DATASET ROWS ▸
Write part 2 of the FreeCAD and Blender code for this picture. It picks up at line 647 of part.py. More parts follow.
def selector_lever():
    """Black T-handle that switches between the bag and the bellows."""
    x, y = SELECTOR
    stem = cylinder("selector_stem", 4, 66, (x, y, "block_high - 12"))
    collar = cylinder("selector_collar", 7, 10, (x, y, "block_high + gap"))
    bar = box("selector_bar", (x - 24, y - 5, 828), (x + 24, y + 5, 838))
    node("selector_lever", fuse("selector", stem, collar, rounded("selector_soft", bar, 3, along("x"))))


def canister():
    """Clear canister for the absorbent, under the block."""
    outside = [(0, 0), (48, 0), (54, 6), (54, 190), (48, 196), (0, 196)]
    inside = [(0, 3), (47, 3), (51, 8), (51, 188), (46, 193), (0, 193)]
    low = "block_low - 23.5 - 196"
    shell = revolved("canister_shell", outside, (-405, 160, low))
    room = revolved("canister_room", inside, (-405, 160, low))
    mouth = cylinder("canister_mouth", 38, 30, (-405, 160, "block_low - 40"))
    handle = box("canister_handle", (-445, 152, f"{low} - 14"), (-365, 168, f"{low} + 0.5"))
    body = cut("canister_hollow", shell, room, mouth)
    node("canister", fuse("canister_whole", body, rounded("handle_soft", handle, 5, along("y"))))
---
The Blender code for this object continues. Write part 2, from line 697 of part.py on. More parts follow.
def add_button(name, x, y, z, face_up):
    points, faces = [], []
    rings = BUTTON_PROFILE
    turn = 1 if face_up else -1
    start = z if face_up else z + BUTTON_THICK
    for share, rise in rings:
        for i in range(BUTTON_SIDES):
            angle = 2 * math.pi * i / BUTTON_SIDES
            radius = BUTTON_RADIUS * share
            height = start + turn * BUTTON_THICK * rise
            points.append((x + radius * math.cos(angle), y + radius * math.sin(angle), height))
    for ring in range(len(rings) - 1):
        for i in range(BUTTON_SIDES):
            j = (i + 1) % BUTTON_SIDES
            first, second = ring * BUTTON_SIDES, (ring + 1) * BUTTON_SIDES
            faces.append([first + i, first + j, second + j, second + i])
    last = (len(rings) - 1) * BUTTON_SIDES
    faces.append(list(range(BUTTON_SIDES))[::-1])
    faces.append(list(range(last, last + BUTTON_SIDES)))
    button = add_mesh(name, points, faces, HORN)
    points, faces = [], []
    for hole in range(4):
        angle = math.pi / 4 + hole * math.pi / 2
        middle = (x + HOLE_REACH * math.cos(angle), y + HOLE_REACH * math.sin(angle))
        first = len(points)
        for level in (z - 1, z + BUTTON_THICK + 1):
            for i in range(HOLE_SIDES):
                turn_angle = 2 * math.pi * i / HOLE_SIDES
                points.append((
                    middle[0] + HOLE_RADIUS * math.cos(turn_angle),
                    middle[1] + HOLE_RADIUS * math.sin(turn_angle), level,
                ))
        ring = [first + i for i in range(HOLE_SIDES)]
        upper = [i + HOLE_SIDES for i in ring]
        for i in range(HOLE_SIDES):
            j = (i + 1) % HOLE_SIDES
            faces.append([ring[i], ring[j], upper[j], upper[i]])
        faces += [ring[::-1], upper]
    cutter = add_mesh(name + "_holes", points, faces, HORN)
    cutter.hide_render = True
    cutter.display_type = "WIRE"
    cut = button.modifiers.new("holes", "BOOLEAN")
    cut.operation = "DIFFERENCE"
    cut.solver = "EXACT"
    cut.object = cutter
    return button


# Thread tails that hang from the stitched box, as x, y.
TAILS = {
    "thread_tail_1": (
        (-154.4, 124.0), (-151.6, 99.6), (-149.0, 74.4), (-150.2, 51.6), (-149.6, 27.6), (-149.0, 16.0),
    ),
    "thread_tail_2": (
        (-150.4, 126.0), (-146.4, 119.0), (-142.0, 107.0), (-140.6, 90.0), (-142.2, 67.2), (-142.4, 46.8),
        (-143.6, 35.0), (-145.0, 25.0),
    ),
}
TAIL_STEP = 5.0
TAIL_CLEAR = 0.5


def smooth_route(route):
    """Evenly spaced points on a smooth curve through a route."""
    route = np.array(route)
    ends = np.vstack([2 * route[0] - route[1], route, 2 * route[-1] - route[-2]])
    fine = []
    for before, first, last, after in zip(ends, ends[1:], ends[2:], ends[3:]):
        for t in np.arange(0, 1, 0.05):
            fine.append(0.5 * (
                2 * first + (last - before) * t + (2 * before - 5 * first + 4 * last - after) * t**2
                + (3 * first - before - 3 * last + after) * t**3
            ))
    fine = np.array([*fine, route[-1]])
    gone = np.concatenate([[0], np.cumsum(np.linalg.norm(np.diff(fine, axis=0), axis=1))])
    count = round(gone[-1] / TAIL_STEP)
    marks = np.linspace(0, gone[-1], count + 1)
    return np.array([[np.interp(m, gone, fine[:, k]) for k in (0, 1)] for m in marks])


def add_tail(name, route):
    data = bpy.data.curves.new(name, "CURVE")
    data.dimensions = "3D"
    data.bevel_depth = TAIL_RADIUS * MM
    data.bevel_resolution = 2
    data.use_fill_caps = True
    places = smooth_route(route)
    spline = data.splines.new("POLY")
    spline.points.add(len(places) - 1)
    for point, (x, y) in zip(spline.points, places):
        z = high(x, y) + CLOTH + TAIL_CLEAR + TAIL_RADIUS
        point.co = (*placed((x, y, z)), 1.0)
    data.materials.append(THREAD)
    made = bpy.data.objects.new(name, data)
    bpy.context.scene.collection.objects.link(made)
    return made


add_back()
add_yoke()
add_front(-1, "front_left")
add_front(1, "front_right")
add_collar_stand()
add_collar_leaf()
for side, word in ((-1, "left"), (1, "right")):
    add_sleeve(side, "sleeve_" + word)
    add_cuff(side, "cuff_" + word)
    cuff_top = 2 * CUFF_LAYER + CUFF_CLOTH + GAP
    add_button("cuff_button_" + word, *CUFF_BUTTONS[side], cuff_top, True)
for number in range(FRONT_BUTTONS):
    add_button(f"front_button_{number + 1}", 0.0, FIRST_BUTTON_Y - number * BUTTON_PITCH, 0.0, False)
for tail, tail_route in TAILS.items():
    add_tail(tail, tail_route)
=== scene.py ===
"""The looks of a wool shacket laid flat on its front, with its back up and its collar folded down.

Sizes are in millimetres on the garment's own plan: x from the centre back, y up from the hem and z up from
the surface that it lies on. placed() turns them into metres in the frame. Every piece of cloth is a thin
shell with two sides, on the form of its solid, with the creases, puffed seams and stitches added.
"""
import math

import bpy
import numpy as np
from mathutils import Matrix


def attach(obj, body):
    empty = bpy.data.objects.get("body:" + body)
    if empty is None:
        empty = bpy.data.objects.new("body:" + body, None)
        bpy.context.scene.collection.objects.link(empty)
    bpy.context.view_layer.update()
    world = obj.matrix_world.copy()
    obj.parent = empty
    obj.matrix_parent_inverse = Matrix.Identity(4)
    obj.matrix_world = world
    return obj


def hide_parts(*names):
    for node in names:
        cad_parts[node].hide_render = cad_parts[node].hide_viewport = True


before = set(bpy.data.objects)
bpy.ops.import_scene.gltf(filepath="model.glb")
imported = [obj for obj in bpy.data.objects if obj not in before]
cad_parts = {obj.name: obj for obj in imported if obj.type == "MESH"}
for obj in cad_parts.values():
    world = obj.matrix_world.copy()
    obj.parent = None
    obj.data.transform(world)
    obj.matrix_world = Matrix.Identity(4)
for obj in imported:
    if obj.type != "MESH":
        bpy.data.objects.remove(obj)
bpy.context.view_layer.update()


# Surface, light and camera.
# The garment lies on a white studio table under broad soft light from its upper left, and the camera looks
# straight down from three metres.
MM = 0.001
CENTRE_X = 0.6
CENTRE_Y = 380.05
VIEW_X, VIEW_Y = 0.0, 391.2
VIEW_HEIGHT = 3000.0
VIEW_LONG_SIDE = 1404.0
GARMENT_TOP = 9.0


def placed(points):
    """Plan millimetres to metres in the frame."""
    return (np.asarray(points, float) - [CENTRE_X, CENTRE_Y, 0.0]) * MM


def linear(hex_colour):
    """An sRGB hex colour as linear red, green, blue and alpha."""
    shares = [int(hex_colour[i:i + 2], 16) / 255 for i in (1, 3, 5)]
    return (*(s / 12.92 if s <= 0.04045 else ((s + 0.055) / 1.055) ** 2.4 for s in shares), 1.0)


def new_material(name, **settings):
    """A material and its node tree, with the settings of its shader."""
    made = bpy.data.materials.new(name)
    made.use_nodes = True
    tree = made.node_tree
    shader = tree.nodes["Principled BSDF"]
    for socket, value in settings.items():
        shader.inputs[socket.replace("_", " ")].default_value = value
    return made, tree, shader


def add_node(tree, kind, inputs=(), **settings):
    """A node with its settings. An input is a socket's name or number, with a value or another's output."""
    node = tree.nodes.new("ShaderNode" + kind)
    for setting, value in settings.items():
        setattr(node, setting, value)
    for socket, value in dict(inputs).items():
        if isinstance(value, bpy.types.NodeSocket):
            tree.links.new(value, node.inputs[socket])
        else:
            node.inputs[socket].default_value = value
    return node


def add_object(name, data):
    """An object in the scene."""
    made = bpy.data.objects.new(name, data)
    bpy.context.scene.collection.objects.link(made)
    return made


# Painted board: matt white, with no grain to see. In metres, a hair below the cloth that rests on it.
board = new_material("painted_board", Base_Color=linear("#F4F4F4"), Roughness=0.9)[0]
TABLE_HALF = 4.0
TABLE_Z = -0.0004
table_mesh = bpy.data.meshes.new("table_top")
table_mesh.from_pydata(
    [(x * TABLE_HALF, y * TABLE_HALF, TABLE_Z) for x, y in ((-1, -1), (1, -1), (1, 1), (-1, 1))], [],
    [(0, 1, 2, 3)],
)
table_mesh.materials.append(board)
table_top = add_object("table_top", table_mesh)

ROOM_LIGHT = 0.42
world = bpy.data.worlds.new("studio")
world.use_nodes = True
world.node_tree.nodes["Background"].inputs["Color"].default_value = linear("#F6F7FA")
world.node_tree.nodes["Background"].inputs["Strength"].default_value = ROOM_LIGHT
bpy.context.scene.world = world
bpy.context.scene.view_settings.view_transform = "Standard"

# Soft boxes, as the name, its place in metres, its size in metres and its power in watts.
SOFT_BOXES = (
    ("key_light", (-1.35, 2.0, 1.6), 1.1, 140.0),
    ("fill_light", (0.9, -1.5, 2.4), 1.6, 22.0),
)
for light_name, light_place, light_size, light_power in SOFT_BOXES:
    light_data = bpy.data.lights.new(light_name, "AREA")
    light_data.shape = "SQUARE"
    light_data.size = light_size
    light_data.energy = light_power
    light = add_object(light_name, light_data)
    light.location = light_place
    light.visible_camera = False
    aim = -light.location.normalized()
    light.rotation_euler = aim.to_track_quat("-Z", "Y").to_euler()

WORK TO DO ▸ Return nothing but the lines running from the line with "for point, (x, y)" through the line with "imported = [obj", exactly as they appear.

EXERCISE RESULT ▸
    for point, (x, y) in zip(spline.points, places):
        z = high(x, y) + CLOTH + TAIL_CLEAR + TAIL_RADIUS
        point.co = (*placed((x, y, z)), 1.0)
    data.materials.append(THREAD)
    made = bpy.data.objects.new(name, data)
    bpy.context.scene.collection.objects.link(made)
    return made


add_back()
add_yoke()
add_front(-1, "front_left")
add_front(1, "front_right")
add_collar_stand()
add_collar_leaf()
for side, word in ((-1, "left"), (1, "right")):
    add_sleeve(side, "sleeve_" + word)
    add_cuff(side, "cuff_" + word)
    cuff_top = 2 * CUFF_LAYER + CUFF_CLOTH + GAP
    add_button("cuff_button_" + word, *CUFF_BUTTONS[side], cuff_top, True)
for number in range(FRONT_BUTTONS):
    add_button(f"front_button_{number + 1}", 0.0, FIRST_BUTTON_Y - number * BUTTON_PITCH, 0.0, False)
for tail, tail_route in TAILS.items():
    add_tail(tail, tail_route)
=== scene.py ===
"""The looks of a wool shacket laid flat on its front, with its back up and its collar folded down.

Sizes are in millimetres on the garment's own plan: x from the centre back, y up from the hem and z up from
the surface that it lies on. placed() turns them into metres in the frame. Every piece of cloth is a thin
shell with two sides, on the form of its solid, with the creases, puffed seams and stitches added.
"""
import math

import bpy
import numpy as np
from mathutils import Matrix


def attach(obj, body):
    empty = bpy.data.objects.get("body:" + body)
    if empty is None:
        empty = bpy.data.objects.new("body:" + body, None)
        bpy.context.scene.collection.objects.link(empty)
    bpy.context.view_layer.update()
    world = obj.matrix_world.copy()
    obj.parent = empty
    obj.matrix_parent_inverse = Matrix.Identity(4)
    obj.matrix_world = world
    return obj


def hide_parts(*names):
    for node in names:
        cad_parts[node].hide_render = cad_parts[node].hide_viewport = True


before = set(bpy.data.objects)
bpy.ops.import_scene.gltf(filepath="model.glb")
imported = [obj for obj in bpy.data.objects if obj not in before]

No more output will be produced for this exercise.